I hope you enjoy math or are at least competent at it because it is time to get out the calculator. This is what I refer to as “working backward”—identify what your end goal is and work backward to see what that entails. This is a great strategy to help you reach an important goal and figure out the necessary steps to get you there by the date you want to accomplish that goal.

  1. Based on Your Desired or Current Lifestyle, Decide on the Gross Income You Need per Year. Be realistic here and start with an annual income that is doable and earnable for your new business. Ask yourself, “What do I absolutely have to make to survive?” My very first 12 months of business, my goal was to replace my teaching salary. I did that plus some! For example, if you need to bring home $4,000 per month, that is $48,000 per year. For the sake of this exercise, let’s say that means you need to earn $65,000 to pay taxes and still bring home $4,000 per month. So, your end goal is $65,000 per year, which equals $5,417 per month. Keep in mind that you will have some business expenses as an in-home personal training business owner, so you may have to up your financial needs by that much. My rule of thumb has been to keep my expenses to only 10%–12% of my gross income. So if I earned $5,417 per month, I would plan $540 for my business budget (or as much as $650 per month if I absolutely needed it).
  2. Based on the Fees You Are Planning to Charge per Hour, Identify How Many Hours You Need to Work per Month. Let’s say you have decided to charge an average of $75 per hour for in-home training. $5,417 divided by $75 equals almost 73 hours. If you plan on a 4-week month (which would give you 4 weeks off per year), that would be 73 hours divided by 4 weeks, which equals 18.25 hours you need to work per week. Does that work with your goals? Based on your success, you may want to increase your goal annual income if you want to work more hours. Just keep in mind that the 18.25 hours reflects actual client hours, not all the extra time it will take to get back and forth from client appointments. In general, if you are delivering your services to clients’ homes (versus having clients come to you), I think 25 client hours is a maximum limit if you want to have any life of your own. I know this from experience! I almost burned out from taking on too many clients and too many work hours. As my desired hours filled, I raised my fees when a waiting list became a necessity.
  3. Jot Down Your Financial Needs/Wants Summary. Based on our example above: “I want to earn $65,000 per year, which would leave me with approximately $4,000 per month after taxes. If I take 4 weeks for vacation, I need to earn an average of $5,417 per month. At $75 per hour for my services, my goal is a minimum of 18.25 client hours per week.”

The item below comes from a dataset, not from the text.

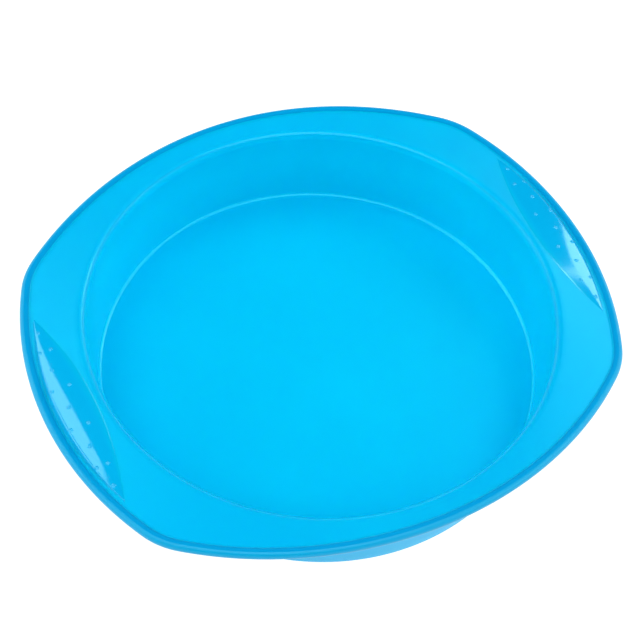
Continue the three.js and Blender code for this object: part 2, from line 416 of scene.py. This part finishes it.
def on_bead_lip(polygon):
    """Whether a face of the bead lies below LIP_START on its outer side, or anywhere on its lower one."""
    centre = polygon.center
    angle = math.atan2(centre.y, centre.x)
    out = math.hypot(centre.x, centre.y) - bead_reach(angle)
    return math.atan2(centre.z - bead_height(angle), out) < LIP_START


# ---------------------------------------------------------------- the grips on the wings
def grip_inner(y):
    return GRIP_INNER_X + GRIP_INNER_ARC - np.sqrt(GRIP_INNER_ARC**2 - y**2)


def grip_crest(y):
    return GRIP_CREST_X - GRIP_CREST_ARC + np.sqrt(GRIP_CREST_ARC**2 - y**2)


def crown_share(climb):
    """0 at the grip's inner edge, 1 at its crest: a soft crease, an even slope, then the crown."""
    round_part = 1 - SLOPE_SHARE
    past = np.maximum(climb - SLOPE_SHARE, 0)
    return (soft_max(climb, 0, CREASE_SHARE) - past**2 / (2 * round_part)) / (1 - round_part / 2)


def grip_section(y, axis):
    """The grip's closed section at a distance along it: over the crown, down the flank and back below."""
    taper = max(1 - (y / GRIP_HALF) ** 2, 0)
    inner, crest = grip_inner(y), grip_crest(y)
    climb = np.linspace(-CREASE_LEAD, 1, CLIMB_POINTS)
    flank = crest + max(GRIP_FLANK * taper, LEAST_FLANK) * FLANK_SHARES
    top = np.concatenate((lerp(inner, crest, climb), flank))
    rise = GRIP_RISE * taper * np.concatenate((crown_share(climb), 1 - smooth(FLANK_SHARES))) - GRIP_SINK
    x = np.concatenate((top, np.linspace(top[-1], top[0], ROOT_POINTS)))
    rise = np.concatenate((rise, np.full(ROOT_POINTS, -GRIP_ROOT)))
    east, north = turned(x, y, axis)
    height = flange_height(np.hypot(east, north), np.arctan2(north, east)) + SKIN / 2 + rise
    zone = lerp(FLANGE, GRIP, ramp((x - inner) / (crest - inner), *GRIP_SHADE))
    return np.column_stack((east, north, height, zone))


def pip_centres(axis):
    for share, count in PIP_ROWS:
        for i in range(count):
            y = (i - (count - 1) / 2) * PIP_PITCH
            yield turned(lerp(grip_inner(y), grip_crest(y), share), y, axis)


def raise_pips(mesh, axis):
    """Refines the grip round each pip and lifts a small dome there."""
    centres = np.array(list(pip_centres(axis)))
    bm = bmesh.new()
    bm.from_mesh(mesh)

    def nearest(point):
        return np.min(np.hypot(centres[:, 0] - point.x, centres[:, 1] - point.y))

    def by_a_pip(face):
        return face.normal.z > UPWARD_FACE and nearest(face.calc_center_median()) < PIP_RADIUS + PIP_MARGIN

    edges = list(dict.fromkeys(edge for face in bm.faces if by_a_pip(face) for edge in face.edges))
    bmesh.ops.subdivide_edges(bm, edges=edges, cuts=PIP_CUTS, use_grid_fill=True)
    bmesh.ops.triangulate(bm, faces=[face for face in bm.faces if len(face.verts) > 4])
    bm.normal_update()
    for vert in bm.verts:
        share = nearest(vert.co) / PIP_RADIUS
        if vert.normal.z > UPWARD_POINT and share < 1:
            vert.co.z += PIP_PROUD * (1 - share**2) ** 2
    bm.to_mesh(mesh)
    bm.free()


def build_grip(name, axis):
    end = GRIP_END_SHARE * GRIP_HALF
    stations = [lerp(-end, end, i / GRIP_STATIONS) for i in range(GRIP_STATIONS + 1)]
    mesh = skin_through(name, [grip_section(y, axis) for y in stations])
    raise_pips(mesh, axis)
    return mesh


def past_polish(polygon, axis):
    """Whether a face of the grip lies so far down the flank that the polish has ended."""
    x, y = turned(polygon.center.x, polygon.center.y, -axis)
    return x > grip_crest(y) + POLISH_SHARE * GRIP_FLANK


# ---------------------------------------------------------------- materials
def new_material(name):
    material = bpy.data.materials.new(name)
    material.use_nodes = True
    tree = material.node_tree
    return material, tree, tree.nodes["Principled BSDF"]


def add_math(tree, operation, *values):
    """A Math node's result. Each value is a number or another node's output."""
    node = tree.nodes.new("ShaderNodeMath")
    node.operation = operation
    for socket, value in zip(node.inputs, values):
        if isinstance(value, bpy.types.NodeSocket):
            tree.links.new(value, socket)
        else:
            socket.default_value = value
    return node.outputs[0]


def add_noise(tree, scale, detail):
    """A random pattern that stays on the piece."""
    coords = tree.nodes.new("ShaderNodeTexCoord")
    noise = tree.nodes.new("ShaderNodeTexNoise")
    noise.inputs["Scale"].default_value = scale
    noise.inputs["Detail"].default_value = detail
    tree.links.new(coords.outputs["Object"], noise.inputs["Vector"])
    return noise.outputs["Fac"]


def add_zone_colour(tree):
    """The zone's blue, painted light and shade included, drifting a little with a soft cloud so that no area
    is flat.
    """
    zone = tree.nodes.new("ShaderNodeAttribute")
    zone.attribute_name = "zone"
    cloud = add_math(tree, "SUBTRACT", add_noise(tree, CLOUD_SCALE, CLOUD_DETAIL), 0.5)
    place = add_math(tree, "DIVIDE", zone.outputs["Fac"], LIP)
    colours = tree.nodes.new("ShaderNodeValToRGB")
    stops = colours.color_ramp.elements
    while len(stops) < len(ZONE_BLUES_WITH_PAINTED_LIGHT):
        stops.new(0.5)
    for i, blue in enumerate(ZONE_BLUES_WITH_PAINTED_LIGHT):
        stops[i].position = i / (len(ZONE_BLUES_WITH_PAINTED_LIGHT) - 1)
        stops[i].color = (*blue, 1)
    tree.links.new(add_math(tree, "MULTIPLY_ADD", cloud, CLOUD_SHARE, place), colours.inputs["Fac"])
    return colours.outputs["Color"]


def silicone(name, glint, index, roughness, depth, grain):
    """Translucent silicone. glint is its highlights' tint, depth the share of light that goes through."""
    material, tree, shader = new_material(name)
    shader.inputs["Roughness"].default_value = roughness
    shader.inputs["IOR"].default_value = index
    shader.inputs["Specular Tint"].default_value = (*glint, 1)
    shader.inputs["Subsurface Weight"].default_value = depth
    shader.inputs["Subsurface Radius"].default_value = LIGHT_PATH
    shader.inputs["Subsurface Scale"].default_value = LIGHT_PATH_UNIT
    tree.links.new(add_zone_colour(tree), shader.inputs["Base Color"])
    bump = tree.nodes.new("ShaderNodeBump")
    bump.inputs["Strength"].default_value = grain
    bump.inputs["Distance"].default_value = GRAIN_DEPTH
    tree.links.new(add_noise(tree, GRAIN_SCALE, GRAIN_DETAIL), bump.inputs["Height"])
    tree.links.new(bump.outputs["Normal"], shader.inputs["Normal"])
    return material


def make_pan():
    satin = silicone("silicone_satin", BLUE_GLINT, index=1.55, roughness=0.36, depth=0.5, grain=0.08)
    edge = silicone("silicone_edge", EDGE_GLINT, index=1.7, roughness=0.2, depth=0.5, grain=0.1)
    gloss = silicone("silicone_gloss", PALE_GLINT, index=1.7, roughness=0.08, depth=0, grain=0.03)
    rim = silicone("silicone_rim", BLUE_GLINT, index=1.3, roughness=0.6, depth=0.1, grain=0.08)
    lip = silicone("silicone_lip", PALE_GLINT, index=1.42, roughness=0.32, depth=0.1, grain=0.08)

    body = build_body()
    add_piece(body, (satin, edge), ("pan_floor", "side_wall", "flange"))
    finish_second(body, on_shiny_edge)

    bead = build_bead()
    add_piece(bead, (rim, lip), ("rim_bead",))
    finish_second(bead, on_bead_lip)

    for side, axis in (("left", LEFT_WING), ("right", RIGHT_WING)):
        pad = build_grip(f"{side}_grip_pad", axis)
        add_piece(pad, (gloss, satin), (f"{side}_grip",))
        finish_second(pad, lambda polygon: past_polish(polygon, axis))


# ---------------------------------------------------------------- the set
def toward(azimuth, elevation):
    """The direction at an azimuth and an elevation, as a vector of length 1."""
    level = math.cos(elevation)
    return Vector((level * math.cos(azimuth), level * math.sin(azimuth), math.sin(elevation)))


def facing(target, direction, distance):
    """The matrix of a camera or a light that faces its target from a direction and a distance."""
    turn = (-direction).to_track_quat("-Z", "Y").to_matrix().to_4x4()
    return Matrix.Translation(target + direction * distance) @ turn


def add_camera():
    data = bpy.data.cameras.new("camera")
    data.lens = CAMERA_LENS
    data.sensor_width = CAMERA_SENSOR
    camera = add_object("camera", data)
    level = facing(CAMERA_AIM, toward(CAMERA_AZIMUTH, CAMERA_ELEVATION), CAMERA_DISTANCE)
    camera.matrix_world = level @ Matrix.Rotation(CAMERA_ROLL, 4, "Z")
    bpy.context.scene.camera = camera


def add_stage():
    bm = bmesh.new()
    bmesh.ops.create_grid(bm, x_segments=1, y_segments=1, size=TABLE_HALF)
    mesh = bpy.data.meshes.new("table")
    bm.to_mesh(mesh)
    bm.free()
    table = add_object("table", mesh)
    table.location.z = -TABLE_DROP
    material, _, shader = new_material("white_table")
    shader.inputs["Base Color"].default_value = (TABLE_GREY, TABLE_GREY, TABLE_GREY, 1)
    shader.inputs["Roughness"].default_value = TABLE_ROUGHNESS
    shader.inputs["Emission Color"].default_value = (1, 1, 1, 1)
    shader.inputs["Emission Strength"].default_value = TABLE_GLOW
    mesh.materials.append(material)


def add_dot(tree, direction, axis):
    """How far a direction points along an axis."""
    node = tree.nodes.new("ShaderNodeVectorMath")
    node.operation = "DOT_PRODUCT"
    tree.links.new(direction, node.inputs[0])
    node.inputs[1].default_value = axis
    return node.outputs["Value"]


def add_ramp(tree, value, low, high):
    """A smooth step from 0 at the first limit to 1 at the second."""
    step = tree.nodes.new("ShaderNodeMapRange")
    step.interpolation_type = "SMOOTHSTEP"
    step.inputs["From Min"].default_value = low
    step.inputs["From Max"].default_value = high
    tree.links.new(value, step.inputs["Value"])
    return step.outputs["Result"]


def add_below(tree, height, edge):
    """1 below an elevation in degrees and 0 above it, with a soft edge."""
    above, under = (math.sin(math.radians(edge + soft)) for soft in (EDGE_SOFTNESS, -EDGE_SOFTNESS))
    return add_ramp(tree, height, above, under)


def light_world():
    """A dim room with a white horizon, and taller white screens on both sides of the set."""
    world = bpy.data.worlds.new("studio")
    bpy.context.scene.world = world
    world.use_nodes = True
    tree = world.node_tree
    direction = tree.nodes.new("ShaderNodeTexCoord").outputs["Generated"]
    height = add_dot(tree, direction, (0, 0, 1))
    sideways = add_math(tree, "ABSOLUTE", add_dot(tree, direction, toward(CAMERA_AZIMUTH + math.pi / 2, 0)))
    beside = add_ramp(tree, sideways, *SCREEN_SIDES)
    screens = add_math(tree, "MULTIPLY", beside, add_below(tree, height, SCREEN_EDGE))
    sky = tree.nodes.new("ShaderNodeMix")
    sky.data_type = "RGBA"
    sky.inputs["A"].default_value = (*ROOM_LIGHT, 1)
    sky.inputs["B"].default_value = (*SCREEN_LIGHT, 1)
    white = add_math(tree, "MAXIMUM", screens, add_below(tree, height, HORIZON_EDGE))
    tree.links.new(white, sky.inputs["Factor"])
    tree.links.new(sky.outputs["Result"], tree.nodes["Background"].inputs["Color"])


def add_softbox(name, turn, elevation, distance, width, height, power):
    """A soft light that faces the origin. turn is counted anticlockwise from the camera's right."""
    data = bpy.data.lights.new(name, "AREA")
    data.shape = "RECTANGLE"
    data.size = width
    data.size_y = height
    data.energy = power
    direction = toward(CAMERA_AZIMUTH + math.pi / 2 + math.radians(turn), math.radians(elevation))
    add_object(name, data).matrix_world = facing(Vector(), direction, distance)


def light_set():
    light_world()
    add_softbox("back_left_box", turn=142, elevation=55, distance=1.4, width=0.45, height=0.7, power=3.2)
    add_softbox("back_right_box", turn=50, elevation=44, distance=1.4, width=0.45, height=0.6, power=4.4)
    add_softbox("left_box", turn=190, elevation=32, distance=1.5, width=1.2, height=0.8, power=6.4)
    add_softbox("right_box", turn=-10, elevation=32, distance=1.5, width=1.2, height=0.8, power=5.8)
    add_softbox("top_box", turn=-90, elevation=72, distance=2.0, width=2.4, height=1.6, power=28)
    bpy.context.scene.view_settings.view_transform = "Standard"


make_pan()
add_camera()
add_stage()
light_set()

Create Your Ideal Work Schedule

When I started training clients in-home in 1992, I worked 6 days per week from very early to late if I had to. As the years went by and I was more and more successful, I realized that if I was going to be happy and survive, I had to start changing things. My advice to you is to try and create your perfect workweek from the very beginning if at all possible. I understand that it doesn’t always work out that easily, because starting out, you may not have enough people to train when you really want to work. So, keep that in mind when choosing your target market. If you want to target working professionals, you may be stuck with early-morning clients and/or the after 5:00 pm group.

  1. What Days of the Week Do You Want to Work? For me, I refuse to work weekends, so all my clients must fit in Monday through Friday. My advice is to pick a maximum of 5 days with at least 2 days off. You can work even fewer days if you can make your hours and income needs fit that mold.
  2. What Hours Are Ideal for You to Work? Outline each workday. If you have young children, you can completely create your work schedule around them. Put some thought into when you are really at your best. For example, you might say: Mondays 9:00 am–12:00 noon and 1:00-4:00 pm, Tuesdays 2:00-6:00 pm, etc.
  3. Include Time for You During Each Workday. Don’t skip out on lunches and your own workouts.
  4. Don’t Forget to Schedule Time in Your Workweek to Work on Your Business. This includes writing programs, reading research, billing clients, and doing business planning and goal-setting.
  5. Summarize on Paper Your Ideal Workweek Based on What You Outlined Above.

Outline Your 1-, 3- and 6-Month Goals

Now that you have done the necessary work to determine how many hours you need to work to earn your goal income and the specifics of your work schedule, put some thought into where you want your new business to be 1-, 3- and 6-months after opening day. It takes time and serious devotion to build a brand-new business. As long as you haven’t been ridiculous in your financial needs goal, you should be able to reach it in 12 months time as long as you are in an area that can support your training business (which hopefully you already figured out in the beginning!). To reach that goal, again, let’s work backward:

  1. Create Your 6-Month Goal. For example, “I need to be at $32,500 at the completion of month 6. And I need to have worked at least 438 client hours (18.25 hours per week x 24 weeks—allows for 2 weeks off).
  2. Create Your 3-Month Goal. “I will need to be at $16,250 gross income at the completion of month 3. And I need to have worked 219 client hours.”
  3. Create Your First Month’s Goal. “I want to start 5–10 new clients during my first month and create a huge interest in my services.” We will talk about the specifics of marketing yourself in one of our future articles.

Do the Math

Many personal trainers starting a new business from scratch don’t make it through their first year because they failed to take the time to do all the math in the first place. By initially taking a serious look at your geographical location and the people in that area who would be supporting you, you will know what the likelihood is that your financial needs and wants can be supported by in-home personal training. Then, when you take the time to craft a detailed plan and work schedule, you are one step closer to making your dream of owning your own business a reality.